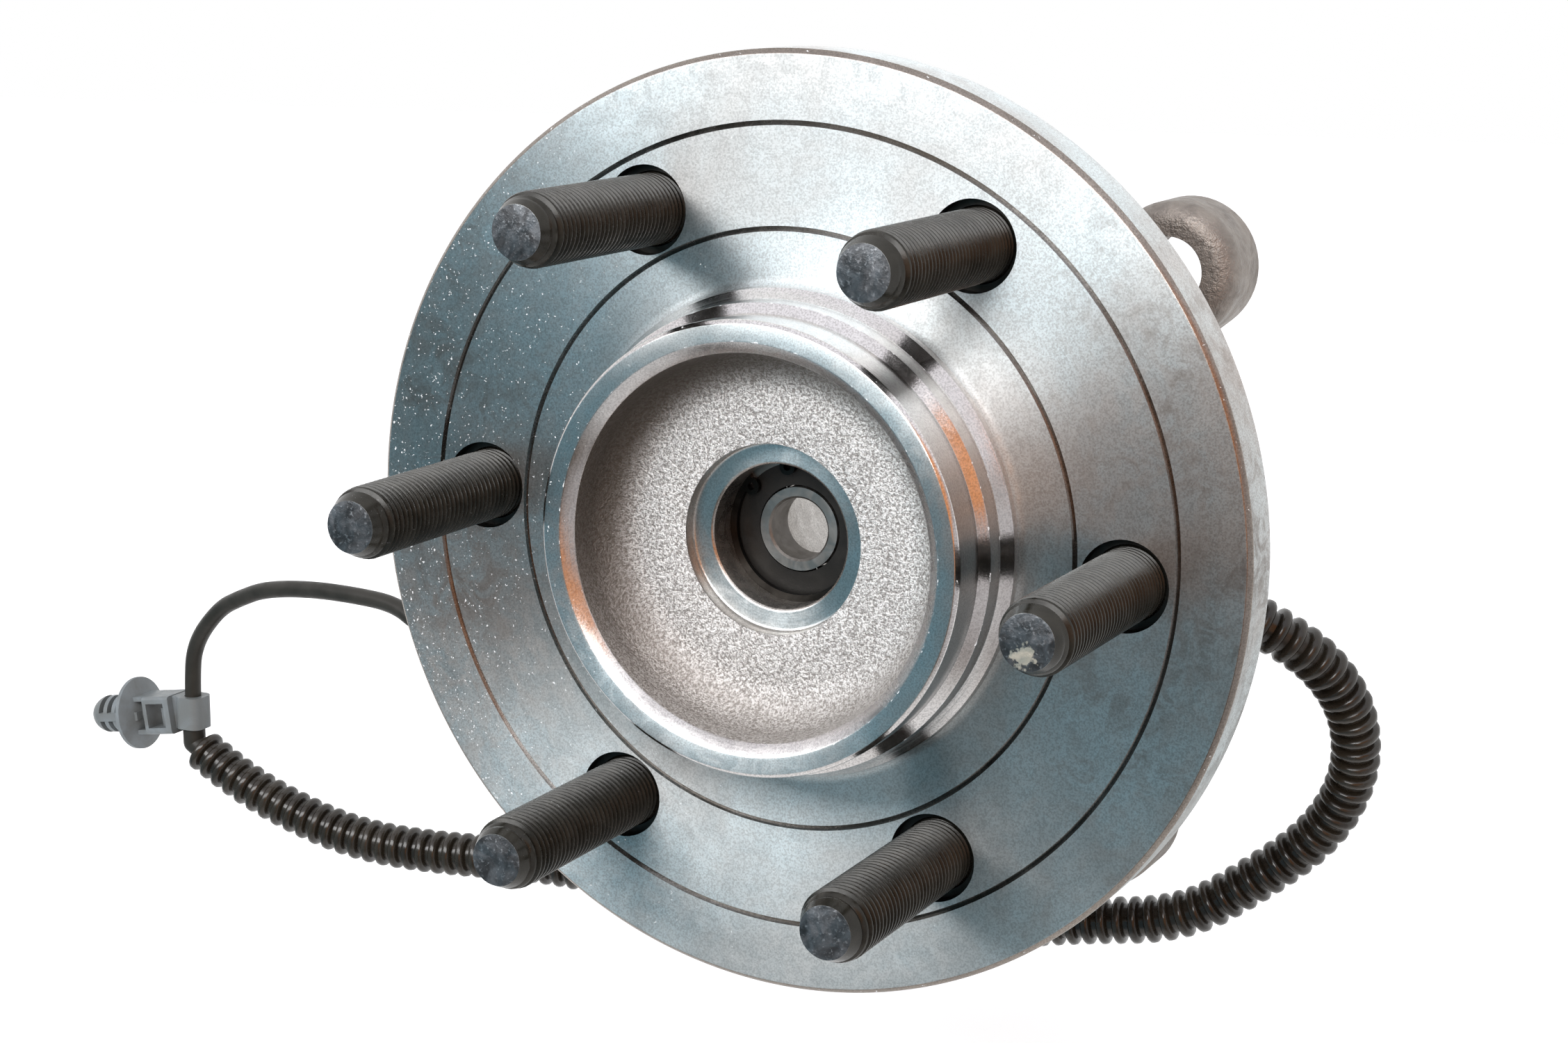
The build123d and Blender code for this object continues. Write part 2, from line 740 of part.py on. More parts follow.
# ---- Speed sensor: moulded body, oil seal, steel sleeve and bolt ----
sensor_tip_r = target_r + sensor_air_gap
plate_top_r = pad_top_r + sensor_plate_thick
sensor_head_top_r = pad_top_r + sensor_head_rise
oil_seal_station = pad_top_r - oil_seal_drop
sleeve_r = bolt_r + slip_gap + sleeve_wall
with BuildPart() as sensor_body:
    with BuildSketch(sensor_plane.offset(pad_top_r)):
        with BuildSketch(mode=Mode.PRIVATE) as plate_ends:
            Circle(sensor_head_r + sensor_plate_margin)
            with Locations((0, sensor_bolt_reach)):
                Circle(sleeve_r + sleeve_margin)
        make_hull(plate_ends.sketch.edges())
    extrude(amount=sensor_plate_thick)
    with BuildSketch(sensor_plane.offset(sensor_tip_r)):
        Circle(port_r - slip_gap)
    extrude(amount=pad_top_r - sensor_tip_r)
    with BuildSketch(sensor_plane.offset(pad_top_r)):
        Circle(sensor_head_r)
    extrude(amount=sensor_head_top_r - pad_top_r)
    head_top = sensor_body.edges().filter_by(GeomType.CIRCLE).filter_by(
        lambda e: abs(e.radius - sensor_head_r) < edge_match
        and (e.center() - sensor_plane.origin).dot(sensor_plane.z_dir) > plate_top_r + edge_match)
    fillet(head_top, sensor_head_fillet)
    with BuildSketch(sensor_plane.offset(pad_top_r)):
        with Locations((0, sensor_bolt_reach)):
            Circle(sleeve_r)
    extrude(amount=sensor_plate_thick, mode=Mode.SUBTRACT)
    with BuildSketch(sensor_plane.offset(oil_seal_station)):
        Circle(port_r)
        Circle(oil_groove_r, mode=Mode.SUBTRACT)
    extrude(amount=oil_groove_width, mode=Mode.SUBTRACT)
save(sensor_body.part, "sensor_body")

with BuildPart() as sensor_oil_seal:
    with Locations(sensor_plane.offset(oil_seal_station + oil_groove_width / 2)):
        Torus(port_r - slip_gap - oil_seal_section_r, oil_seal_section_r)
save(sensor_oil_seal.part, "sensor_oil_seal")

with BuildPart() as sensor_sleeve:
    with BuildSketch(sensor_plane.offset(pad_top_r)):
        with Locations((0, sensor_bolt_reach)):
            Circle(sleeve_r - press_gap)
            Circle(bolt_r + slip_gap, mode=Mode.SUBTRACT)
    extrude(amount=sensor_plate_thick)
save(sensor_sleeve.part, "sensor_sleeve")

with BuildPart() as sensor_bolt:
    with BuildSketch(sensor_plane.offset(plate_top_r)):
        with Locations((0, sensor_bolt_reach)):
            Circle(bolt_flange_r)
    extrude(amount=bolt_flange_thick)
    with BuildSketch(sensor_plane.offset(plate_top_r + bolt_flange_thick)):
        with Locations((0, sensor_bolt_reach)):
            RegularPolygon(bolt_head_af / 2, 6, major_radius=False)
    extrude(amount=bolt_head_thick)
    with BuildSketch(sensor_plane.offset(plate_top_r)):
        with Locations((0, sensor_bolt_reach)):
            Circle(bolt_r)
    extrude(amount=-bolt_length)
save(sensor_bolt.part, "sensor_bolt")


# ---- Sensor lead ----
def direction(start, end):
    """Unit vector from one point to the next."""
    return (end - start).normalized()


def corner_radii(points):
    """Radius at every inner point: its tangents take a share of the shorter run beside it."""
    radii = []
    for before, here, after in zip(points, points[1:], points[2:]):
        turn_angle = direction(before, here).get_angle(direction(here, after))
        shorter = min((here - before).length, (after - here).length)
        radii.append(arc_share * shorter / math.tan(math.radians(turn_angle / 2)))
    return radii


def lead(points, tube_r, name):
    """Sweep a round tube along straight runs joined by tangent arcs."""
    radii = corner_radii(points)
    with BuildPart() as tube:
        with BuildLine() as route:
            FilletPolyline(*points, radius=radii)
        with BuildSketch(Plane(origin=points[0], z_dir=direction(points[0], points[1]))):
            Circle(tube_r)
        sweep(path=route.wires()[0])
    length = route.wires()[0].length
    ratio = tube.part.volume / (math.pi * tube_r**2 * length)
    print(name, "radii", [round(r, 1) for r in radii])
    print(name, "length", round(length, 1), "volume ratio", round(ratio, 4))
    save(tube.part, name)


lead_start = sensor_plane.origin + sensor_plane.z_dir * sensor_head_top_r + Vector(*lead_offset)
conduit_points = [lead_start + Vector(*step) for step in conduit_steps]
cable_points = [lead_start + Vector(*step) for step in cable_steps]
lead_exit = direction(conduit_points[0], conduit_points[1])
boot_plane = Plane(origin=lead_start - lead_exit * boot_length, z_dir=lead_exit)
with BuildPart() as conduit_boot:
    with BuildSketch(boot_plane):
        Circle(boot_r)
    extrude(amount=boot_length)
    for groove in range(boot_groove_count):
        with BuildSketch(boot_plane.offset(boot_length - boot_groove_start - groove * boot_groove_pitch)):
            Circle(boot_r)
            Circle(boot_r - boot_groove_depth, mode=Mode.SUBTRACT)
        extrude(amount=boot_groove_width, mode=Mode.SUBTRACT)
    add(sensor_body.part, mode=Mode.SUBTRACT)
save(conduit_boot.part, "conduit_boot")

lead(conduit_points, conduit_r, "conduit")
lead(cable_points, cable_r, "sensor_cable")

conduit_exit = direction(conduit_points[-2], conduit_points[-1])
elbow_corner = conduit_points[-1] + conduit_exit * elbow_r
elbow_rise = cable_points[0] - elbow_corner
with BuildPart() as cable_elbow:
    with BuildSketch(Plane(origin=conduit_points[-1], z_dir=conduit_exit)):
        Circle(elbow_r)
    extrude(amount=elbow_r)
    with Locations(elbow_corner):
        Sphere(elbow_r)
    with BuildSketch(Plane(origin=cable_points[0], z_dir=-direction(cable_points[0], cable_points[1]))):
        Circle(elbow_r)
    extrude(amount=elbow_rise.length)
save(cable_elbow.part, "cable_elbow")

# ---- Push-in clip: tie head, gussets, dished disc and finned stem on one tilted axis ----
strap_middle = cable_points[0] + Vector(0, 0, strap_start + strap_width / 2)
clip_axis = Vector(-math.cos(math.radians(clip_tilt)), 0, -math.sin(math.radians(clip_tilt)))
clip_plane = Plane(origin=strap_middle, x_dir=(0, 1, 0), z_dir=clip_axis)
clip_section = Plane(origin=strap_middle, x_dir=(0, 1, 0), z_dir=(clip_axis.Z, 0, -clip_axis.X))
clip_head_end = clip_head_start + clip_head_length
clip_disc_rim = clip_disc_start + clip_disc_dish
with BuildPart() as clip_mount:
    with BuildSketch(clip_plane.offset(clip_head_start)):
        RectangleRounded(clip_head_depth, clip_head_height, clip_head_corner)
    extrude(amount=clip_head_length)
    with BuildSketch(clip_plane.offset(clip_head_start + clip_window_start)):
        Rectangle(clip_head_depth, clip_window_height)
    extrude(amount=clip_window_length, mode=Mode.SUBTRACT)
    with BuildSketch(clip_plane.offset(clip_head_start + clip_window_start + clip_pawl_thick)):
        with Locations((0, (clip_window_height - clip_pawl_height) / 2)):
            Rectangle(clip_head_depth / 2, clip_pawl_height)
    extrude(amount=clip_pawl_thick)
    with BuildSketch(clip_plane.offset(clip_head_end)):
        Circle(clip_stem_r)
        for side in (-1, 1):
            with Locations((0, side * (clip_head_height - clip_gusset_thick) / 2)):
                Rectangle(clip_head_depth - 2 * clip_head_corner, clip_gusset_thick)
    extrude(amount=clip_disc_rim - clip_head_end)
    with BuildSketch(clip_section) as disc_outline:
        with BuildLine():
            Polyline(
                (0, clip_disc_start), (clip_stem_r, clip_disc_start), (clip_disc_r, clip_disc_rim),
                (clip_disc_r, clip_disc_rim + clip_disc_thick),
                (clip_stem_r, clip_disc_start + clip_disc_thick), (0, clip_disc_start + clip_disc_thick),
                close=True)
        make_face()
    revolve(axis=Axis(strap_middle, clip_axis))
    with BuildSketch(clip_plane.offset(clip_disc_start)):
        Rectangle(2 * clip_fin_r, clip_web_thick)
    extrude(amount=clip_nose_start - clip_disc_start)
    for fin in range(clip_fin_count):
        with BuildSketch(clip_plane.offset(clip_nose_start - (fin + 1) * clip_fin_pitch)):
            Circle(clip_fin_r)
        extrude(amount=clip_fin_thick)
    with BuildSketch(clip_section) as nose_outline:
        with BuildLine():
            Polyline((0, clip_tip_station), (0, clip_nose_start), (clip_fin_r, clip_nose_start))
            ThreePointArc((clip_fin_r, clip_nose_start), (clip_nose_middle_r, clip_nose_middle),
                          (0, clip_tip_station))
        make_face()
    revolve(axis=Axis(strap_middle, clip_axis))
save(clip_mount.part, "clip_mount")

with BuildPart() as clip_strap:
    with BuildSketch(Plane(origin=strap_middle - Vector(0, 0, strap_width / 2), z_dir=(0, 0, 1))):
        RectangleRounded(strap_size, strap_size, strap_corner)
        with Locations((-(clip_head_start + strap_bite) / 2, 0)):
            Rectangle(clip_head_start + strap_bite, strap_size - 2 * clip_head_corner)
        Circle(strap_inner_r, mode=Mode.SUBTRACT)
    extrude(amount=strap_width)
    add(clip_mount.part, mode=Mode.SUBTRACT)
save(clip_strap.part, "clip_strap")

# ---- Connector: cable gland, open-mouthed housing, latch and blade pins ----
connector_plane = Plane(origin=cable_points[-1], x_dir=(0, 1, 0),
                        z_dir=direction(cable_points[-2], cable_points[-1]))
mouth_floor = gland_length + connector_length - connector_mouth
with BuildPart() as connector_gland:
    with BuildSketch(connector_plane):
        Circle(gland_r)
    extrude(amount=gland_length)
    with BuildSketch(connector_plane.offset((gland_length - gland_groove_width) / 2)):
        Circle(gland_r)
        Circle(gland_groove_r, mode=Mode.SUBTRACT)
    extrude(amount=gland_groove_width, mode=Mode.SUBTRACT)
save(connector_gland.part, "connector_gland")

with BuildPart() as connector_body:
    with BuildSketch(connector_plane.offset(gland_length)):
        RectangleRounded(connector_depth, connector_height, connector_corner)
    extrude(amount=connector_length)
    with BuildSketch(connector_plane.offset(mouth_floor)):
        Rectangle(connector_depth - 2 * connector_wall, connector_height - 2 * connector_wall)
    extrude(amount=connector_mouth, mode=Mode.SUBTRACT)
save(connector_body.part, "connector_body")

with BuildPart() as connector_latch:
    with BuildSketch(connector_plane.offset(gland_length + latch_start)):
        with Locations((0, (connector_height + latch_gap + latch_thick) / 2)):
            Rectangle(latch_width, latch_gap + latch_thick)
    extrude(amount=latch_root)
    with BuildSketch(connector_plane.offset(gland_length + latch_start)):
        with Locations((0, (connector_height + latch_thick) / 2 + latch_gap)):
            Rectangle(latch_width, latch_thick)
    extrude(amount=latch_length)
save(connector_latch.part, "connector_latch")

with BuildPart() as connector_pins:
    with BuildSketch(connector_plane.offset(mouth_floor)):
        with Locations((0, -pin_spacing / 2), (0, pin_spacing / 2)):
            Rectangle(pin_size, pin_size)
    extrude(amount=pin_length)
save(connector_pins.part, "connector_pins")
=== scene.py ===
"""Dressed view of a front wheel hub bearing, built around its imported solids.

The wheel turns about Y and faces -Y. +Z is up. Sizes are in millimetres and become metres
through MM. Heights along the axle are measured outboard from the knuckle face, so y = -height.
"""
import math
import random

import bmesh
import bpy
from mathutils import Matrix, Vector


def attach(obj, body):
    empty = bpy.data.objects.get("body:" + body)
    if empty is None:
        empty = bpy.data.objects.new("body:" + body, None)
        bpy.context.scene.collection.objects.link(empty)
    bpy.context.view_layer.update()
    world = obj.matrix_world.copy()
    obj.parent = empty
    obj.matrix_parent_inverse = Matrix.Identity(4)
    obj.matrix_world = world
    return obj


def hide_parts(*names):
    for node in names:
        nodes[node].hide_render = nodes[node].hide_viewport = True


MM = 0.001
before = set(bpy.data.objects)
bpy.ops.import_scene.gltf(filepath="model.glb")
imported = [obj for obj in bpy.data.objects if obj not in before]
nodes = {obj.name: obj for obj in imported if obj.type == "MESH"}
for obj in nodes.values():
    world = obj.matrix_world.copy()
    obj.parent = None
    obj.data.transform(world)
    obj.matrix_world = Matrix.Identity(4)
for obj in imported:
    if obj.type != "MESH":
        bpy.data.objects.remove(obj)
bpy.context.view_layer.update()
scene = bpy.context.scene

# ---- Sizes shared by several pieces ----
WHEEL_FACE = 52.0
FLANGE_R = 91.4
FLANGE_BACK = 40.0
NOSE_FRONT = 71.4
STUD_CIRCLE_R = 67.5
STUD_COUNT = 6
STUD_TURN = -3.3
STUD_R = 7.0
STUD_TIP = 47.8


# ==== Mesh helpers ====

def on_axle(radius, height):
    """Point in the XY half-plane at this radius and height above the knuckle face."""
    return Vector((radius * MM, -height * MM, 0.0))


def lathe(bm, outline, steps, closed=True):
    """Spin a (radius, height) outline in mm once round the axle."""
    verts = [bm.verts.new(on_axle(r, h)) for r, h in outline]
    edges = [bm.edges.new(pair) for pair in zip(verts, verts[1:])]
    if closed:
        edges.append(bm.edges.new((verts[-1], verts[0])))
    bmesh.ops.spin(bm, geom=verts + edges, cent=(0, 0, 0), axis=(0, 1, 0),
                   angle=math.tau, steps=steps, use_merge=True, use_duplicate=False)
    bmesh.ops.remove_doubles(bm, verts=bm.verts[:], dist=1e-7)


def face_station(face):
    """Radius and height of a face's centre, in mm."""
    centre = face.calc_center_median()
    return math.hypot(centre.x, centre.z) / MM, -centre.y / MM


def round_rings(bm, rings, offset, segments=2):
    """Bevel the sharp rings at the given (radius, height) corners."""
    picked = []
    for edge in bm.edges:
        a, b = edge.verts
        ra, rb = (math.hypot(v.co.x, v.co.z) / MM for v in (a, b))
        if abs(a.co.y - b.co.y) > 1e-6 or abs(ra - rb) > 0.01:
            continue
        if any(abs(ra - r) < 0.02 and abs(-a.co.y / MM - h) < 0.02 for r, h in rings):
            picked.append(edge)
    bmesh.ops.bevel(bm, geom=picked, offset=offset * MM, offset_type="OFFSET", segments=segments,
                    profile=0.5, affect="EDGES", material=-1, clamp_overlap=True)


def make_piece(bm, name, materials, body, replaces=(), smooth_angle=35.0):
    """Turn a finished bmesh into a piece that rides on a body."""
    bmesh.ops.recalc_face_normals(bm, faces=bm.faces[:])
    mesh = bpy.data.meshes.new(name)
    bm.to_mesh(mesh)
    bm.free()
    for material in materials:
        mesh.materials.append(material)
    mesh.shade_smooth()
    mesh.set_sharp_from_angle(angle=math.radians(smooth_angle))
    piece = bpy.data.objects.new(name, mesh)
    scene.collection.objects.link(piece)
    if replaces:
        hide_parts(*replaces)
    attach(piece, body)
    return piece


def dress(node, material):
    """Give a CAD node its finish."""
    obj = nodes[node]
    obj.data.materials.clear()
    obj.data.materials.append(material)
    return obj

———

**Exercise**
Return, unchanged, the run of lines above that opens with the line containing "extrude(amount=latch_length)" and closes with the line containing "from mathutils import Matrix, Vector". Include both.

**Final result**
    extrude(amount=latch_length)
save(connector_latch.part, "connector_latch")

with BuildPart() as connector_pins:
    with BuildSketch(connector_plane.offset(mouth_floor)):
        with Locations((0, -pin_spacing / 2), (0, pin_spacing / 2)):
            Rectangle(pin_size, pin_size)
    extrude(amount=pin_length)
save(connector_pins.part, "connector_pins")
=== scene.py ===
"""Dressed view of a front wheel hub bearing, built around its imported solids.

The wheel turns about Y and faces -Y. +Z is up. Sizes are in millimetres and become metres
through MM. Heights along the axle are measured outboard from the knuckle face, so y = -height.
"""
import math
import random

import bmesh
import bpy
from mathutils import Matrix, Vector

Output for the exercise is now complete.